» What you need to do
A precise retyping is required of every line from the one containing "build_tepals(parts, sepal_cream, petal_white)" down to the one containing "obj.data.transform(world)", both included, and of no other line.

..........

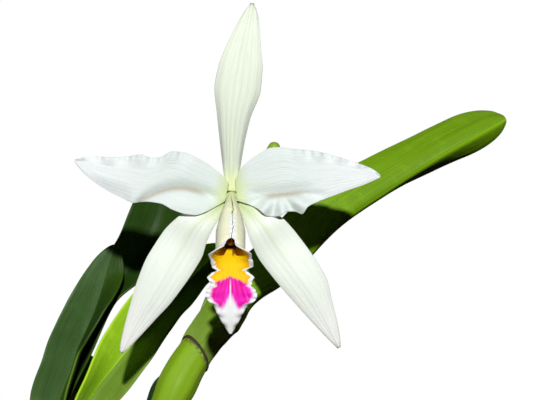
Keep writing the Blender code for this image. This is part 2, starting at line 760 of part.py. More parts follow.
def build_tepals(parts, sepal, petal):
    tepals = (
        ("sepal_dorsal", (0.0, 2.6), 83.8, DORSAL_OUTLINE, 1, dorsal_relief, sepal),
        ("sepal_left", (-2.6, -2.0), -124.6, LEFT_SEPAL_OUTLINE, -1, lateral_relief, sepal),
        ("sepal_right", (2.6, -2.0), -55.2, RIGHT_SEPAL_OUTLINE, 1, lateral_relief, sepal),
        ("petal_left", (-2.6, 1.8), 167.7, LEFT_PETAL_OUTLINE, -1, left_petal_relief, petal),
        ("petal_right", (2.6, 1.8), 6.8, RIGHT_PETAL_OUTLINE, 1, right_petal_relief, petal),
    )
    for node, start, angle, outline, outer_side, relief, material in tepals:
        is_petal = material == petal
        plane = PETAL_PLANE if is_petal else SEPAL_PLANE
        across, along = PETAL_GRID if is_petal else SEPAL_GRID
        thickness = PETAL_THICKNESS if is_petal else SEPAL_THICKNESS
        tuck = PETAL_TUCK if is_petal else 0.0
        angle = math.radians(angle)
        place = tepal_place(start, angle, outline, outer_side, plane, relief, tuck)
        grid_surface(node, across, along, place, thickness, parts, material)


def flower_point(forward, down):
    return Vector(FLOWER_CENTRE) + FORWARD * forward - Vector((0.0, 0.0, down))


def lip_half_width(distance, column):
    """Width of one half of the lip, which is rolled shut as far as its tube goes."""
    rolled = math.pi * LIP_CLOSE * smooth_value(LIP_ROLL, 1, distance)
    if distance <= LIP_TUBE_END:
        return rolled
    opened = smooth_value(LIP_OUTLINE, column, max(distance, LIP_OUTLINE[0][0]))
    share = ramp(distance, LIP_TUBE_END, LIP_OUTLINE[0][0])
    return rolled + (opened - rolled) * share


def lip_place(along, across):
    """The lip: rolled round the column at first, then spread into a frilled blade that hangs."""
    rows = with_distance([(forward, down, 0.0) for forward, down in LIP_LINE])
    distance = LIP_LENGTH * along
    point = path_point(rows, along)
    tangent = path_direction(rows, along)
    radius = smooth_value(LIP_ROLL, 1, distance)
    half = lip_half_width(distance, 1 if across < 0 else 2)
    arc = across * half
    sideways = radius * math.sin(arc / radius)
    rise = radius * (1 - math.cos(arc / radius))
    blade = ramp(distance, 30, 35)
    rise -= blade * (1.9 * abs(across) ** 3 + 0.5 * math.sin(distance * 1.6) * abs(across) ** 2)
    forward = point.x + tangent.y * rise
    down = point.y - tangent.x * rise
    return flower_point(forward, down) + Vector((sideways, 0.0, 0.0))


def build_column(parts, column, cap_material):
    points = [flower_point(forward, down) for forward, down in COLUMN_LINE]
    rows = with_distance([(*point, radius) for point, radius in zip(points, COLUMN_RADII)])
    round_stem(
        "column", rows, even_shares(13), lambda share: smooth_value(rows, 4, share), 10, parts, column
    )
    direction = path_direction(rows, 1.0)
    bm = bmesh.new()
    bmesh.ops.create_uvsphere(bm, u_segments=10, v_segments=6, radius=CAP_RADIUS * MM)
    mesh = bpy.data.meshes.new("anther_cap")
    bm.to_mesh(mesh)
    bm.free()
    mesh.shade_smooth()
    cap = make_object("anther_cap", mesh, parts, cap_material)
    cap.scale = (1.0, 1.0, 0.6)
    cap.rotation_euler = direction.to_track_quat("Z", "Y").to_euler()
    cap.location = (points[-1] + direction * (0.6 * CAP_RADIUS + GAP)) * MM


def build_flower_stem(parts, cutters, green):
    """Stem and the bud's stalk as one body, seated on the tip of its bulb."""
    rows = with_distance([(*point, radius) for point, radius in zip(STEM_PATH, STEM_RADII)])
    stem = round_stem(
        "flower_stem",
        rows,
        even_shares(16),
        lambda share: smooth_value(rows, 4, share),
        STEM_SIDES,
        parts,
        green,
    )
    stalks = make_collection("stalks")
    stalk_rows = with_distance([(*point, radius) for point, radius in zip(STALK_PATH, STALK_RADII)])
    round_stem(
        "stalk",
        stalk_rows,
        even_shares(10),
        lambda share: smooth_value(stalk_rows, 4, share),
        STALK_SIDES,
        stalks,
    )
    add_boolean(stem, "UNION", collection=stalks)
    add_boolean(stem, "DIFFERENCE", cutters.objects["cut_pseudobulb_front"])
    settle(stem)
    remove_collection(stalks)
    return rows


def build_spathe(rows, parts, cutters, green):
    """The green sheath that the flower stem grew out of, flattened and split at the back."""
    wrap = math.radians(160)

    def place(along, across):
        share = SPATHE_SHARE[0] + (SPATHE_SHARE[1] - SPATHE_SHARE[0]) * along
        direction = path_direction(rows, share)
        away = away_from(direction)
        side = away.cross(direction)
        radius = smooth_value(rows, 4, share) + GAP + SPATHE_WALL / 2 + 0.25
        flat = 1.0 + 0.9 * math.sin(math.pi * min(along * 0.9 + 0.1, 1.0))
        angle = across * wrap * (1 - 0.45 * along**2)
        sideways = side * math.sin(angle) * radius * flat
        return path_point(rows, share) + sideways - away * math.cos(angle) * radius

    spathe = grid_surface("flower_sheath", 10, 6, place, SPATHE_WALL, parts, green)
    add_boolean(spathe, "DIFFERENCE", cutters.objects["cut_pseudobulb_front"])


def build_bud(parts, green):
    lean = Vector(BUD_LEAN).normalized()
    start = Vector(STALK_PATH[-1]) + lean * 1.5 * GAP
    rows = with_distance([start, start + lean * BUD_LENGTH / 2, start + lean * BUD_LENGTH])
    round_stem(
        "flower_bud",
        rows,
        BUD_STEPS,
        lambda share: BUD_RADIUS * smooth_value(BUD_PROFILE, 1, share),
        BUD_SIDES,
        parts,
        green,
    )


def main():
    clear_scene()
    parts = make_collection(COLLECTION)
    cutters = make_collection("cutters")

    clay = make_material("clay", (0.52, 0.22, 0.12), 0.85)
    bark_brown = make_material("bark", (0.16, 0.09, 0.05), 0.9)
    root_grey = make_material("root", (0.55, 0.55, 0.45), 0.8)
    bulb_green = make_material("pseudobulb", (0.30, 0.48, 0.07), 0.45)
    dry_brown = make_material("dry_sheath", (0.40, 0.32, 0.22), 0.8)
    leaf_green = make_material("leaf", (0.17, 0.35, 0.04), 0.4)
    stem_green = make_material("flower_stem", (0.32, 0.48, 0.14), 0.5)
    sepal_cream = make_material("sepal", (0.86, 0.87, 0.74), 0.55)
    petal_white = make_material("petal", (0.90, 0.91, 0.89), 0.55)
    lip_colour = make_material("lip", (0.86, 0.62, 0.35), 0.5)

    build_pot(parts, cutters, clay)

    rhizome_cut = build_rhizome("cut_rhizome", cutters, grow=GAP)
    hide_cutter(rhizome_cut)
    build_rhizome("rhizome_and_roots", parts, root_grey)

    bark = build_bark(parts, bark_brown)
    for name in PSEUDOBULBS:
        cut = build_bulb(name, f"cut_pseudobulb_{name}", cutters, grow=GAP)
        hide_cutter(cut)
        bulb = build_bulb(name, f"pseudobulb_{name}", parts, bulb_green)
        add_boolean(bulb, "DIFFERENCE", rhizome_cut)
        add_boolean(bark, "DIFFERENCE", cut)
    add_boolean(bark, "DIFFERENCE", rhizome_cut)
    settle(bark)
    drop_scraps(bark)

    build_collar_cutter(cutters)
    for node, (bulb, start, end, flare) in SHEATHS.items():
        build_sheath(node, bulb, start, end, flare, parts, dry_brown)
    for name in LEAVES:
        build_leaf(name, parts, cutters, leaf_green)

    stem_rows = build_flower_stem(parts, cutters, stem_green)
    build_spathe(stem_rows, parts, cutters, stem_green)
    build_bud(parts, stem_green)

    build_tepals(parts, sepal_cream, petal_white)
    grid_surface("lip", *LIP_GRID, lip_place, LIP_THICKNESS, parts, lip_colour)
    build_column(parts, petal_white, sepal_cream)


main()
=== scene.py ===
"""Cattleya orchid in its clay pot: the finished looks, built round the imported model.

Lengths in the tables are millimetres, apart from the studio's, and MM turns them into metres. +Z is up,
+X is to the viewer's right and the flower looks along -Y.
"""

import functools
import math
import random

import bpy
from mathutils import Matrix, Vector, noise


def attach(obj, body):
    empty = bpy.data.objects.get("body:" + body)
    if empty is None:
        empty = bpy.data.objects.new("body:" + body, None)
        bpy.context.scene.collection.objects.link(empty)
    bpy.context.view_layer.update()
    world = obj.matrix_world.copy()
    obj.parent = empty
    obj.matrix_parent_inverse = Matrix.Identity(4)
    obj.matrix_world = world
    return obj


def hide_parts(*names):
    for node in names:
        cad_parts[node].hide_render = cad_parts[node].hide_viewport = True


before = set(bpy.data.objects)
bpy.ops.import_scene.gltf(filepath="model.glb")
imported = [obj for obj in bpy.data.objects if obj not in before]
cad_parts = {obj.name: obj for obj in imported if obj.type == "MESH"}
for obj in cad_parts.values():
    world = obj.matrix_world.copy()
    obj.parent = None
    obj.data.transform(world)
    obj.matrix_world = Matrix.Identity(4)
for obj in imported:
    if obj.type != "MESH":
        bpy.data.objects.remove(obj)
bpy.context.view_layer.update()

bl_info = {
    "name": "Cattleya Orchid",
    "version": (1, 0, 0),
    "blender": (4, 5, 0),
    "location": "3D View > Sidebar > Orchid",
    "description": "Builds a cattleya orchid in bloom, its clay pot and a plain studio",
    "category": "Add Mesh",
}

MM = 0.001
BODY = "root"
FORWARD = Vector((0.0, -1.0, 0.0))
AWAY = Vector((0.0, 1.0, 0.0))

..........

» Reply to the exercise
    build_tepals(parts, sepal_cream, petal_white)
    grid_surface("lip", *LIP_GRID, lip_place, LIP_THICKNESS, parts, lip_colour)
    build_column(parts, petal_white, sepal_cream)


main()
=== scene.py ===
"""Cattleya orchid in its clay pot: the finished looks, built round the imported model.

Lengths in the tables are millimetres, apart from the studio's, and MM turns them into metres. +Z is up,
+X is to the viewer's right and the flower looks along -Y.
"""

import functools
import math
import random

import bpy
from mathutils import Matrix, Vector, noise


def attach(obj, body):
    empty = bpy.data.objects.get("body:" + body)
    if empty is None:
        empty = bpy.data.objects.new("body:" + body, None)
        bpy.context.scene.collection.objects.link(empty)
    bpy.context.view_layer.update()
    world = obj.matrix_world.copy()
    obj.parent = empty
    obj.matrix_parent_inverse = Matrix.Identity(4)
    obj.matrix_world = world
    return obj


def hide_parts(*names):
    for node in names:
        cad_parts[node].hide_render = cad_parts[node].hide_viewport = True


before = set(bpy.data.objects)
bpy.ops.import_scene.gltf(filepath="model.glb")
imported = [obj for obj in bpy.data.objects if obj not in before]
cad_parts = {obj.name: obj for obj in imported if obj.type == "MESH"}
for obj in cad_parts.values():
    world = obj.matrix_world.copy()
    obj.parent = None
    obj.data.transform(world)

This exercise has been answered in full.